* BEGIN DATA EXCERPT *
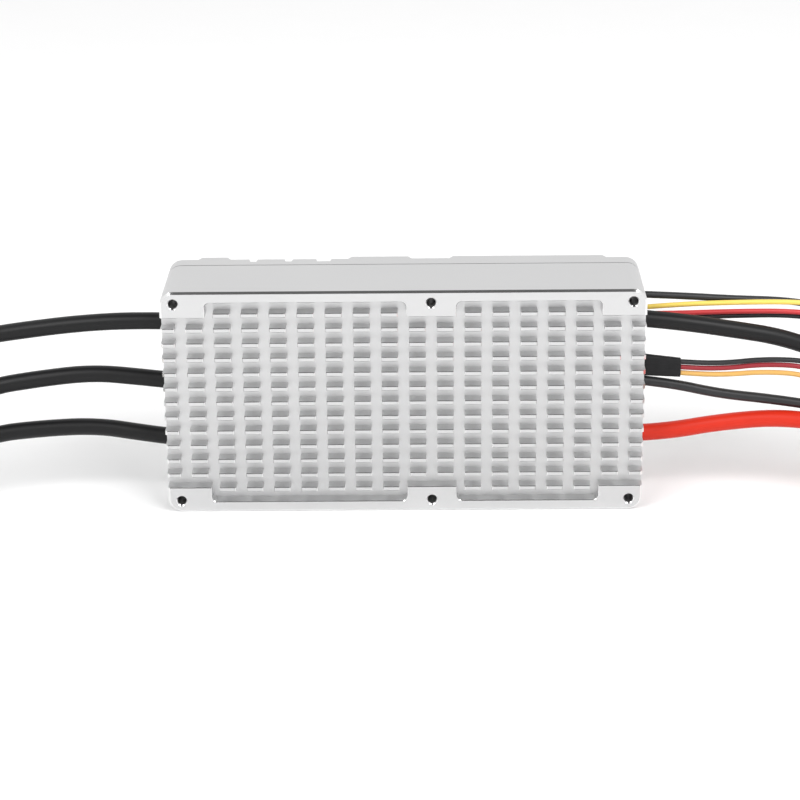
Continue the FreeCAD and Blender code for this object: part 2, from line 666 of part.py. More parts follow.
def bullet(route):
    """A gold bullet: a solder cup over the wire's end and a slotted pin."""
    cup = Part.makeCylinder(CUP / 2, CUP_LENGTH, Vector(-CUP_LENGTH + 2, 0, 0), Vector(1, 0, 0))
    neck = Part.makeCylinder(BULLET / 2 - 0.5, 2, Vector(2, 0, 0), Vector(1, 0, 0))
    pin = Part.makeCylinder(BULLET / 2, BULLET_LENGTH - 1, Vector(4, 0, 0), Vector(1, 0, 0))
    tip = Part.makeCone(
        BULLET / 2, BULLET / 2 - 1, 1, Vector(3 + BULLET_LENGTH, 0, 0), Vector(1, 0, 0)
    )
    body = cup.fuse([neck, pin, tip]).removeSplitter()
    slots = [box(5, 4 + BULLET_LENGTH - 2.5, -0.35, 0.35, 0.8, BULLET)]
    slots += [box(5, 4 + BULLET_LENGTH - 2.5, -0.35, 0.35, -BULLET, -0.8)]
    slots += [box(5, 4 + BULLET_LENGTH - 2.5, 0.8, BULLET, -0.35, 0.35)]
    slots += [box(5, 4 + BULLET_LENGTH - 2.5, -BULLET, -0.8, -0.35, 0.35)]
    return placed(body.cut(slots), route).cut(tube(route[-4:], POWER_WIRE))


def shrink_sleeve(route):
    """Heat-shrink tube over a solder cup."""
    x0 = -CUP_LENGTH + 2
    outer = Part.makeCylinder(CUP / 2 + SHRINK_WALL, CUP_LENGTH, Vector(x0, 0, 0), Vector(1, 0, 0))
    inner = Part.makeCylinder(CUP / 2, CUP_LENGTH, Vector(x0, 0, 0), Vector(1, 0, 0))
    return placed(outer.cut(inner), route).cut(tube(route[-4:], POWER_WIRE))


def contact_ways(size, floor, ways, pitch, x0, x1, low, high):
    """One block in each way of a plug; low and high are shares of its thickness."""
    thick = size[2]
    half = 0.22 * pitch
    blocks = []
    for way in range(ways):
        y = (way - (ways - 1) / 2) * pitch
        blocks.append(box(x0, x1, y - half, y + half, floor + low * thick, floor + high * thick))
    return blocks


def plug(route, size, wires, diameter, ways, pitch):
    """A flat plastic plug on a lead's end, lying on the table, with its mouths and windows."""
    length, width, thick = size
    floor = -route[-1][2]
    body = box(0, length, -width / 2, width / 2, floor, floor + thick)
    body = body.makeChamfer(0.3, edges_along(body, "x"))
    body = body.cut(contact_ways(size, floor, ways, pitch, 0.35 * length, length + 1, 0.25, 0.72))
    windows = contact_ways(
        size, floor, ways, pitch, 0.35 * length, 0.6 * length, 0.5, 1.2
    )
    body = body.cut(windows)
    return placed(body, route).cut([tube(wire[-4:], diameter) for wire in wires])


def contacts(route, size, ways, pitch):
    """The sprung sockets inside a plug, one on the floor of each mouth."""
    length = size[0]
    blocks = contact_ways(
        size, -route[-1][2], ways, pitch, 0.35 * length, length - 0.8, 0.25, 0.5
    )
    return [placed(block, route) for block in blocks]


def lead_sleeve():
    """Flat heat-shrink sleeve over the three wires of the program lead."""
    routes = list(PROGRAM_WIRES.values())
    sections = []
    for x, height, width in ((HALF, 8.4, 3.4), (HALF + 14.5, 7.2, 3.2)):
        share = (x - WALL_X) / (routes[1][1][0] - WALL_X)
        z = routes[1][0][2] + share * (routes[1][1][2] - routes[1][0][2])
        half = (height - width) / 2
        y = routes[1][0][1]
        r = width / 2
        top = [Vector(x, y - r, z + half), Vector(x, y, z + half + r), Vector(x, y + r, z + half)]
        low = [Vector(x, y + r, z - half), Vector(x, y, z - half - r), Vector(x, y - r, z - half)]
        edges = [
            Part.Arc(*top).toShape(), Part.LineSegment(top[2], low[0]).toShape(),
            Part.Arc(*low).toShape(), Part.LineSegment(low[2], top[0]).toShape(),
        ]
        sections.append(Part.Wire(edges))
    body = Part.makeLoft(sections, True, True)
    return body.cut([tube(route, SIGNAL_WIRE) for route in routes])


def save(name, shapes):
    """Write one node, after checking that every solid in it is sound."""
    solids = shapes if isinstance(shapes, list) else [shapes]
    solids = [solid for shape in solids for solid in shape.Solids]
    for solid in solids:
        if not solid.isValid() or solid.Volume <= 0:
            print("NOT SOUND", name)
    shape = solids[0] if len(solids) == 1 else Part.makeCompound(solids)
    shape.exportStep(f"parts/{name}.step")
    print(name, len(solids), f"{shape.Volume:.1f} mm3")


os.makedirs("parts", exist_ok=True)

save("heatsink_case", heatsink_case())
save("cover_gasket", cover_gasket())
save("back_cover", back_cover())
save("cover_screws", cover_screws())
for seal_name in ("motor_seals", "battery_seals", "throttle_seal", "data_seal", "program_seal"):
    save(seal_name, seals(seal_name))

save("thermal_pad", thermal_pad())
save("power_transistors", power_transistors())
save("power_board", power_board())
save("board_screws", board_screws())
save("phase_terminals", [lug(route, -1) for route in MOTOR_WIRES.values()])
save("busbar_positive", busbar(BATTERY_WIRES["battery_wire_positive"], BOARD_LOW + 9))
save("busbar_negative", busbar(BATTERY_WIRES["battery_wire_negative"], HEIGHT - BOARD_LOW - 17))
save("bulk_capacitors", capacitors())
save("gate_drivers", chips([(x, HEIGHT / 2) for x in (24, 38, 52)], (5, 1, 6), BOARD_BACK))
save("current_shunts", chips([(-63, z) for z in (34, 52)], (3.2, 1, 6.4), BOARD_BACK))
save("board_standoffs", standoffs())
save("control_board", control_board())
save("control_board_screws", control_board_screws())
save("microcontroller", chips([(36, HEIGHT / 2)], (10, 1.4, 10), CONTROL_BACK))
save("interface_chips", chips([(58, z) for z in (28, 40, 52)], (5, 1.5, 4), CONTROL_BACK))
save("regulator_inductor", chips([(20, 26)], (6.5, 3.5, 6.5), CONTROL_BACK))
save("board_header", box(16, 18.5, BOARD_BACK, CONTROL_FRONT, 36, 56))
save("signal_sockets", signal_sockets())

for wires, diameter in (
    (MOTOR_WIRES, POWER_WIRE), (BATTERY_WIRES, POWER_WIRE), (THROTTLE_WIRES, SIGNAL_WIRE),
    (PROGRAM_WIRES, SIGNAL_WIRE), ({"data_cable": DATA_ROUTE}, DATA_CABLE),
    ({"link_cable": LINK_ROUTE}, LINK_CABLE),
):
    for name, route in wires.items():
        save(name, tube(route, diameter, []))
for wires in (MOTOR_WIRES, BATTERY_WIRES):
    for name, route in wires.items():
        save(name.replace("_wire_", "_bullet_"), bullet(route))
        save(name.replace("_wire_", "_shrink_"), shrink_sleeve(route))
save("program_sleeve", lead_sleeve())
sockets = []
for name, route, size, wires, diameter, ways, pitch in (
    ("throttle_plug", THROTTLE_WIRES["throttle_wire_red"], SERVO_PLUG,
     list(THROTTLE_WIRES.values()), SIGNAL_WIRE, 3, SERVO_PITCH),
    ("program_plug", PROGRAM_WIRES["program_wire_red"], SERVO_PLUG,
     list(PROGRAM_WIRES.values()), SIGNAL_WIRE, 3, SERVO_PITCH),
    ("data_plug", DATA_ROUTE, DATA_PLUG, [DATA_ROUTE], DATA_CABLE, 4, SMALL_PITCH),
    ("link_plug", LINK_ROUTE, LINK_PLUG, [LINK_ROUTE], LINK_CABLE, 4, SMALL_PITCH),
):
    save(name, plug(route, size, wires, diameter, ways, pitch))
    sockets += contacts(route, size, ways, pitch)
save("plug_contacts", sockets)
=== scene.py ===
import math

import bpy
import numpy as np
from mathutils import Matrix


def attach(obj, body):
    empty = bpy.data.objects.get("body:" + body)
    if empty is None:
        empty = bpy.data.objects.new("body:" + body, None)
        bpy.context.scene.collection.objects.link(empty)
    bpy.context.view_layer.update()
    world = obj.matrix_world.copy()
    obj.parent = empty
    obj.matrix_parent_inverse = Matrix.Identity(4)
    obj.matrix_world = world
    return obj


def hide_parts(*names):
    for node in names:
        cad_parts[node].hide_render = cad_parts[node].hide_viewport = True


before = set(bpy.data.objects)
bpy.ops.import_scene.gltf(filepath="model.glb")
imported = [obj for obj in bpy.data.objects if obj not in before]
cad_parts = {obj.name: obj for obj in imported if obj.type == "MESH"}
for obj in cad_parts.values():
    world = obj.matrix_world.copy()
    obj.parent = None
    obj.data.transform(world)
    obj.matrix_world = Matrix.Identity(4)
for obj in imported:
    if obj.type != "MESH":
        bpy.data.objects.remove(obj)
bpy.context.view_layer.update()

# Finned case: one block of aluminium, milled all over and then bead-blasted to a pale satin
# grey. The cutter leaves the blades square, and every outer edge is broken with a small
# chamfer that stays brighter than the blasted faces.


class Field:
    """A value in a finish's nodes. Arithmetic on it adds the Math nodes that work it out."""

    def __init__(self, finish, socket):
        self.finish = finish
        self.socket = socket

    def math(self, operation, *values):
        """One Math node over two or three values, in the order of the formula."""
        return self.finish.node("Math", {"operation": operation}, dict(enumerate(values)))

    def __add__(self, other):
        return self.math("ADD", self, other)

    def __radd__(self, other):
        return self.math("ADD", other, self)

    def __sub__(self, other):
        return self.math("SUBTRACT", self, other)

    def __rsub__(self, other):
        return self.math("SUBTRACT", other, self)

    def __mul__(self, other):
        return self.math("MULTIPLY", self, other)

    def __rmul__(self, other):
        return self.math("MULTIPLY", other, self)

    def __abs__(self):
        return self.math("ABSOLUTE", self)

    def step(self, low, high):
        """0 below low and 1 above high, with a smooth rise between them."""
        return self.finish.node(
            "MapRange", {"interpolation_type": "SMOOTHSTEP"},
            {"Value": self, "From Min": low, "From Max": high},
        )


class Nodes:
    """A node tree in the making, with one way to add nodes to it."""

    def __init__(self, tree, shader):
        self.tree = tree
        self.shader = tree.nodes[shader]

    def plug(self, socket, value):
        """Link a value that varies, or set one that doesn't, on a socket."""
        if isinstance(value, Field):
            self.tree.links.new(value.socket, socket)
        elif socket.type == "RGBA" and len(value) == 3:
            socket.default_value = (*value, 1.0)
        else:
            socket.default_value = value

    def feed(self, socket, value):
        """Give the main shader's socket its value; an underscore stands for a space."""
        self.plug(self.shader.inputs[socket.replace("_", " ")], value)

    def node(self, kind, settings=None, inputs=None, output=0):
        """A new node: its settings first, then the values or links of its sockets."""
        made = self.tree.nodes.new("ShaderNode" + kind)
        for setting, value in (settings or {}).items():
            setattr(made, setting, value)
        for socket, value in (inputs or {}).items():
            self.plug(made.inputs[socket], value)
        return Field(self, made.outputs[output])

    def blend(self, first, second, share):
        """Colours mixed by a share: 0 gives the first, 1 the second."""
        return self.node("Mix", {"data_type": "RGBA"}, {0: share, 6: first, 7: second}, 2)

    def axes(self, direction):
        """The three numbers of a vector."""
        parts = self.node("SeparateXYZ", None, {0: direction}).socket.node
        return [Field(self, number) for number in parts.outputs]


class Finish(Nodes):
    """A material in the making, with the patterns that finishes are made of."""

    def __init__(self, name, **fixed):
        self.material = bpy.data.materials.new(name)
        self.material.use_nodes = True
        super().__init__(self.material.node_tree, "Principled BSDF")
        for socket, value in fixed.items():
            self.feed(socket, value)

    def place(self, stretch=(1, 1, 1), coordinate="Object"):
        """Where a point is, in metres, stretched along each axis."""
        point = self.node("TexCoord", output=coordinate)
        return self.node("Mapping", None, {"Vector": point, "Scale": stretch})

    def noise(self, scale, detail=2.0, roughness=0.5, stretch=(1, 1, 1), coordinate="Object"):
        """Cloudy noise between 0 and 1, about one lump in 1 / scale metres."""
        return self.node("TexNoise", None, {
            "Vector": self.place(stretch, coordinate), "Scale": scale, "Detail": detail,
            "Roughness": roughness,
        })

    def relief(self, height, depth, strength=1.0):
        """Bump of a height between 0 and 1 that stands for so many metres."""
        self.feed("Normal", self.node("Bump", None, {
            "Strength": strength, "Distance": depth, "Height": height,
        }))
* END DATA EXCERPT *
PROBLEM DETAILS >> Nothing beyond the required lines should be retyped: start with the line that contains "for name, route, size, wires, diameter, ways, pitch" and finish with the line that contains "for node in".

WORKED SOLUTION >>
for name, route, size, wires, diameter, ways, pitch in (
    ("throttle_plug", THROTTLE_WIRES["throttle_wire_red"], SERVO_PLUG,
     list(THROTTLE_WIRES.values()), SIGNAL_WIRE, 3, SERVO_PITCH),
    ("program_plug", PROGRAM_WIRES["program_wire_red"], SERVO_PLUG,
     list(PROGRAM_WIRES.values()), SIGNAL_WIRE, 3, SERVO_PITCH),
    ("data_plug", DATA_ROUTE, DATA_PLUG, [DATA_ROUTE], DATA_CABLE, 4, SMALL_PITCH),
    ("link_plug", LINK_ROUTE, LINK_PLUG, [LINK_ROUTE], LINK_CABLE, 4, SMALL_PITCH),
):
    save(name, plug(route, size, wires, diameter, ways, pitch))
    sockets += contacts(route, size, ways, pitch)
save("plug_contacts", sockets)
=== scene.py ===
import math

import bpy
import numpy as np
from mathutils import Matrix


def attach(obj, body):
    empty = bpy.data.objects.get("body:" + body)
    if empty is None:
        empty = bpy.data.objects.new("body:" + body, None)
        bpy.context.scene.collection.objects.link(empty)
    bpy.context.view_layer.update()
    world = obj.matrix_world.copy()
    obj.parent = empty
    obj.matrix_parent_inverse = Matrix.Identity(4)
    obj.matrix_world = world
    return obj


def hide_parts(*names):
    for node in names:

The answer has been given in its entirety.